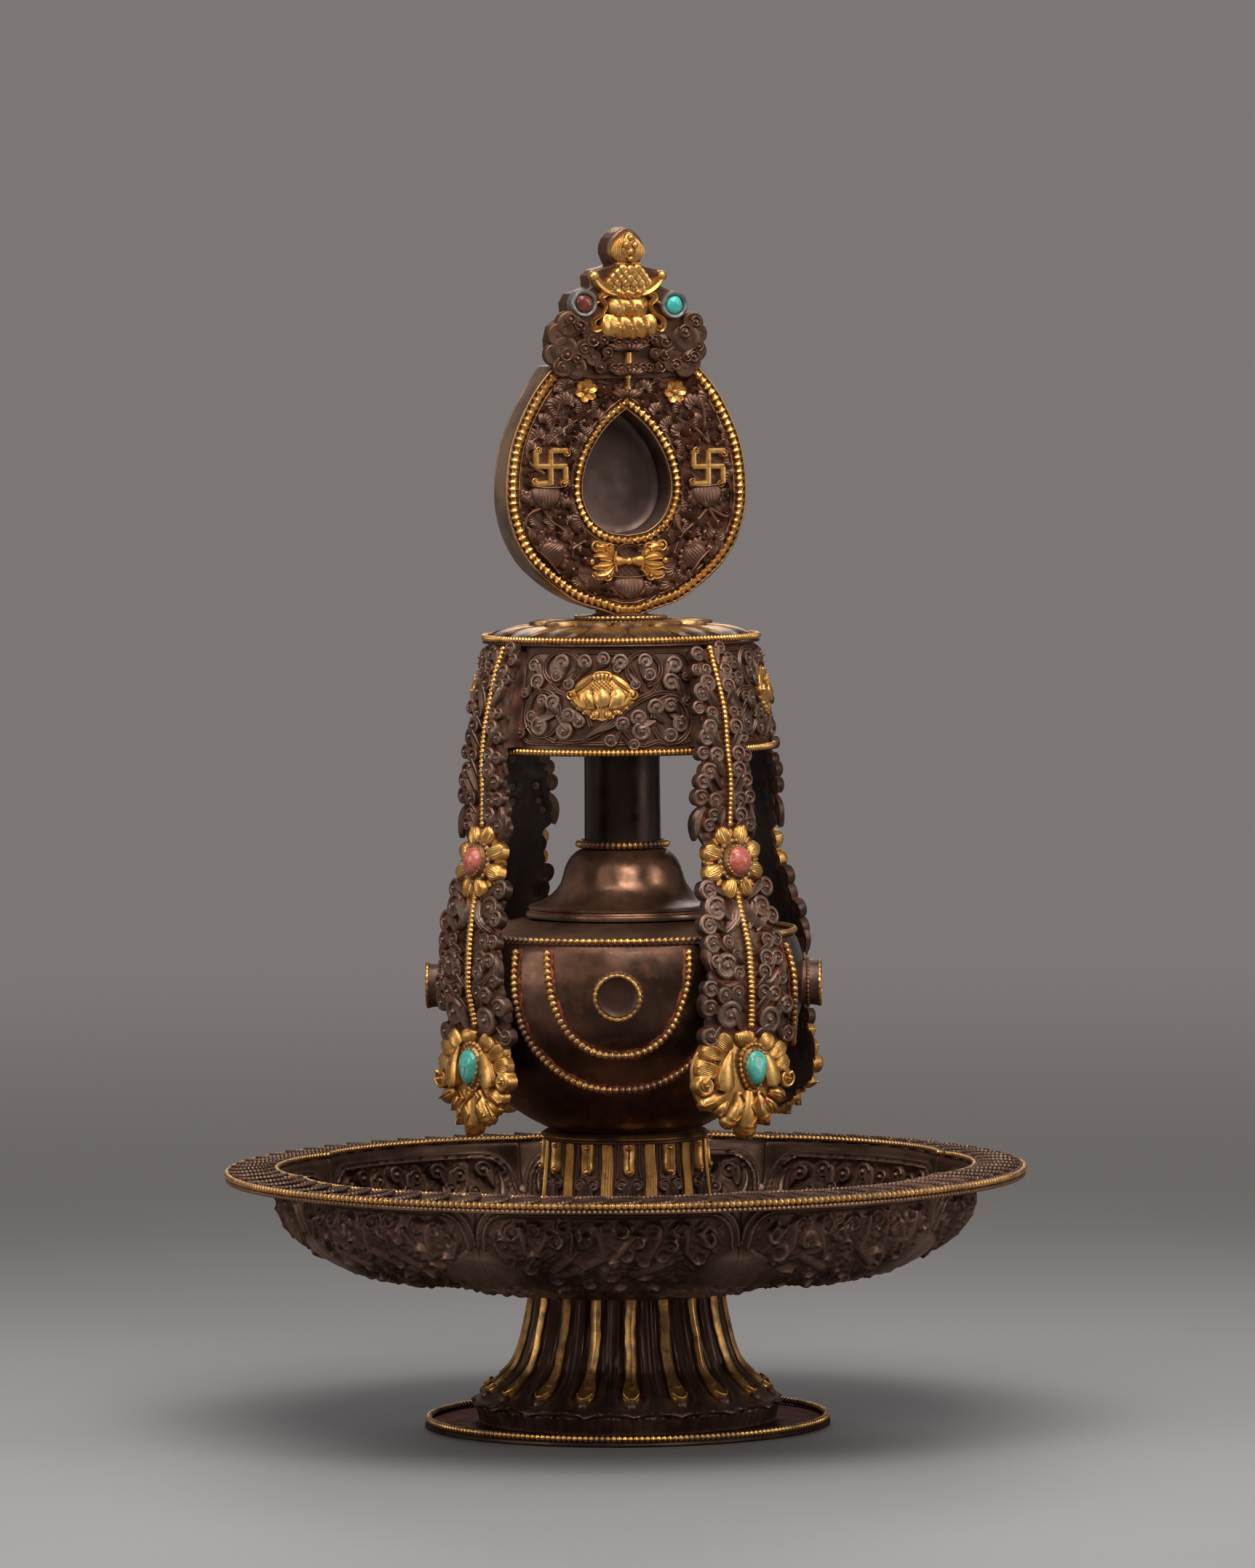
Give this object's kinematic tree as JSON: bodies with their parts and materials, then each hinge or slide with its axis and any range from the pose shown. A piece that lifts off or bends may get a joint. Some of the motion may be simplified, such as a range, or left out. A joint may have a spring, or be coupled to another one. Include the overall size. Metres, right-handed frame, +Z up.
{
  "type": "ritual long life vase",
  "caption": "Footed offering dish carrying a round-bellied metal vase with a lift-off canopy, hanging chased streamers and a teardrop shrine plaque that turns on a peg.",
  "frame": {"origin": "centre of the base plate's underside, on the surface that the vase stands on", "axes": "+Z up along the vase's axis, -Y towards the viewer of the front, +X to that viewer's right"},
  "size_m": [0.2576, 0.2576, 0.3852],
  "materials": {
    "dark_copper": "raised and chased copper sheet with a dark brown oxidised patina, rubbed to red copper on its edges",
    "gilding": "worn fire gilding over copper, with red copper and dark grime in the hollows",
    "iron": "plain darkened iron",
    "coral": "polished opaque coral",
    "turquoise": "polished opaque turquoise",
    "garnet": "polished dark red stone"
  },
  "bodies": {
    "stand": {"base_plate": "dark_copper", "base_bead_ring": "gilding", "stem_foot": "dark_copper", "dish": "dark_copper", "dish_outer_bead_ring": "gilding", "dish_inner_bead_ring": "gilding", "centre_bolt": "iron", "centre_nut": "iron"},
    "vase": {"vase_pedestal": "dark_copper", "pedestal_collar": "gilding", "vase_body": "dark_copper", "shoulder_bead_ring": "gilding", "outer_swag_front": "gilding", "inner_swag_front": "gilding", "stone_collet_front": "gilding", "outer_swag_right": "gilding", "inner_swag_right": "gilding", "stone_collet_right": "gilding", "outer_swag_back": "gilding", "inner_swag_back": "gilding", "stone_collet_back": "gilding", "outer_swag_left": "gilding", "inner_swag_left": "gilding", "stone_collet_left": "gilding", "shoulder_cap": "dark_copper", "neck_tube": "dark_copper", "neck_bead_ring": "gilding"},
    "lid": {"canopy_band": "dark_copper", "canopy_top": "dark_copper", "canopy_top_bead_ring": "gilding", "canopy_bottom_bead_ring": "gilding", "neck_plug": "dark_copper", "lotus_medallion_front": "gilding", "lotus_medallion_right": "gilding", "lotus_medallion_back": "gilding", "lotus_medallion_left": "gilding", "streamer_front_right": "dark_copper", "streamer_bead_front_right": "gilding", "coral_front_right": "coral", "turquoise_front_right": "turquoise", "streamer_back_right": "dark_copper", "streamer_bead_back_right": "gilding", "coral_back_right": "coral", "turquoise_back_right": "turquoise", "streamer_back_left": "dark_copper", "streamer_bead_back_left": "gilding", "coral_back_left": "coral", "turquoise_back_left": "turquoise", "streamer_front_left": "dark_copper", "streamer_bead_front_left": "gilding", "coral_front_left": "coral", "turquoise_front_left": "turquoise"},
    "plaque": {"plaque_box": "dark_copper", "plaque_front": "dark_copper", "plaque_rim_bead": "gilding", "plaque_window_bead": "gilding", "plaque_crest": "dark_copper", "crest_garnet": "garnet", "crest_turquoise": "turquoise", "plaque_peg": "gilding"}
  },
  "joints": [
    {"name": "vase_lift", "type": "slide", "parent": "stand", "child": "vase", "axis": [0, 0, 1], "range_m": [0, 0.05]},
    {"name": "lid_lift", "type": "slide", "parent": "vase", "child": "lid", "axis": [0, 0, 1], "range_m": [0, 0.18]},
    {"name": "plaque_swivel", "type": "hinge", "parent": "lid", "child": "plaque", "pos_m": [0, 0, 0.2582], "axis": [0, 0, 1], "continuous": true}
  ]
}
========
- [Exercise prompt]:
All the data must be duplicated exactly, with nothing added or removed.

- [Expected answer]:
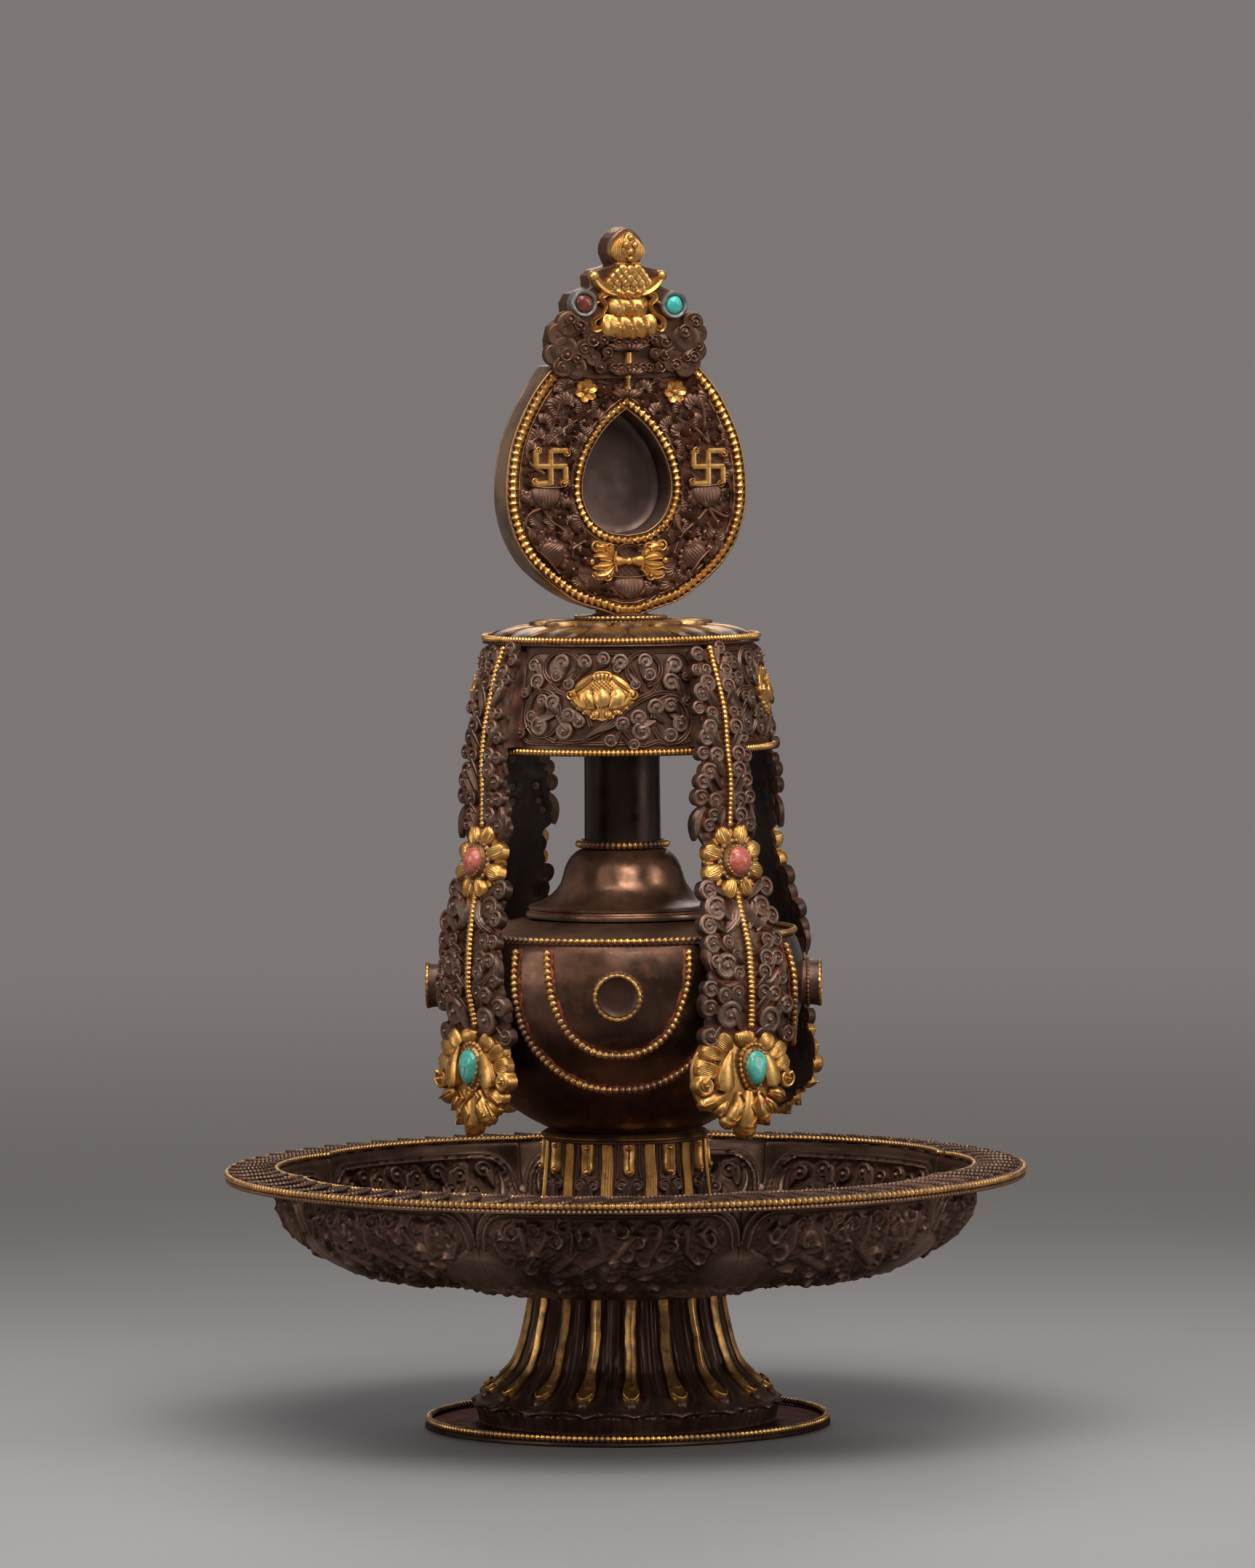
Give this object's kinematic tree as JSON: bodies with their parts and materials, then each hinge or slide with its axis and any range from the pose shown. A piece that lifts off or bends may get a joint. Some of the motion may be simplified, such as a range, or left out. A joint may have a spring, or be coupled to another one. Include the overall size. Metres, right-handed frame, +Z up.
{
  "type": "ritual long life vase",
  "caption": "Footed offering dish carrying a round-bellied metal vase with a lift-off canopy, hanging chased streamers and a teardrop shrine plaque that turns on a peg.",
  "frame": {"origin": "centre of the base plate's underside, on the surface that the vase stands on", "axes": "+Z up along the vase's axis, -Y towards the viewer of the front, +X to that viewer's right"},
  "size_m": [0.2576, 0.2576, 0.3852],
  "materials": {
    "dark_copper": "raised and chased copper sheet with a dark brown oxidised patina, rubbed to red copper on its edges",
    "gilding": "worn fire gilding over copper, with red copper and dark grime in the hollows",
    "iron": "plain darkened iron",
    "coral": "polished opaque coral",
    "turquoise": "polished opaque turquoise",
    "garnet": "polished dark red stone"
  },
  "bodies": {
    "stand": {"base_plate": "dark_copper", "base_bead_ring": "gilding", "stem_foot": "dark_copper", "dish": "dark_copper", "dish_outer_bead_ring": "gilding", "dish_inner_bead_ring": "gilding", "centre_bolt": "iron", "centre_nut": "iron"},
    "vase": {"vase_pedestal": "dark_copper", "pedestal_collar": "gilding", "vase_body": "dark_copper", "shoulder_bead_ring": "gilding", "outer_swag_front": "gilding", "inner_swag_front": "gilding", "stone_collet_front": "gilding", "outer_swag_right": "gilding", "inner_swag_right": "gilding", "stone_collet_right": "gilding", "outer_swag_back": "gilding", "inner_swag_back": "gilding", "stone_collet_back": "gilding", "outer_swag_left": "gilding", "inner_swag_left": "gilding", "stone_collet_left": "gilding", "shoulder_cap": "dark_copper", "neck_tube": "dark_copper", "neck_bead_ring": "gilding"},
    "lid": {"canopy_band": "dark_copper", "canopy_top": "dark_copper", "canopy_top_bead_ring": "gilding", "canopy_bottom_bead_ring": "gilding", "neck_plug": "dark_copper", "lotus_medallion_front": "gilding", "lotus_medallion_right": "gilding", "lotus_medallion_back": "gilding", "lotus_medallion_left": "gilding", "streamer_front_right": "dark_copper", "streamer_bead_front_right": "gilding", "coral_front_right": "coral", "turquoise_front_right": "turquoise", "streamer_back_right": "dark_copper", "streamer_bead_back_right": "gilding", "coral_back_right": "coral", "turquoise_back_right": "turquoise", "streamer_back_left": "dark_copper", "streamer_bead_back_left": "gilding", "coral_back_left": "coral", "turquoise_back_left": "turquoise", "streamer_front_left": "dark_copper", "streamer_bead_front_left": "gilding", "coral_front_left": "coral", "turquoise_front_left": "turquoise"},
    "plaque": {"plaque_box": "dark_copper", "plaque_front": "dark_copper", "plaque_rim_bead": "gilding", "plaque_window_bead": "gilding", "plaque_crest": "dark_copper", "crest_garnet": "garnet", "crest_turquoise": "turquoise", "plaque_peg": "gilding"}
  },
  "joints": [
    {"name": "vase_lift", "type": "slide", "parent": "stand", "child": "vase", "axis": [0, 0, 1], "range_m": [0, 0.05]},
    {"name": "lid_lift", "type": "slide", "parent": "vase", "child": "lid", "axis": [0, 0, 1], "range_m": [0, 0.18]},
    {"name": "plaque_swivel", "type": "hinge", "parent": "lid", "child": "plaque", "pos_m": [0, 0, 0.2582], "axis": [0, 0, 1], "continuous": true}
  ]
}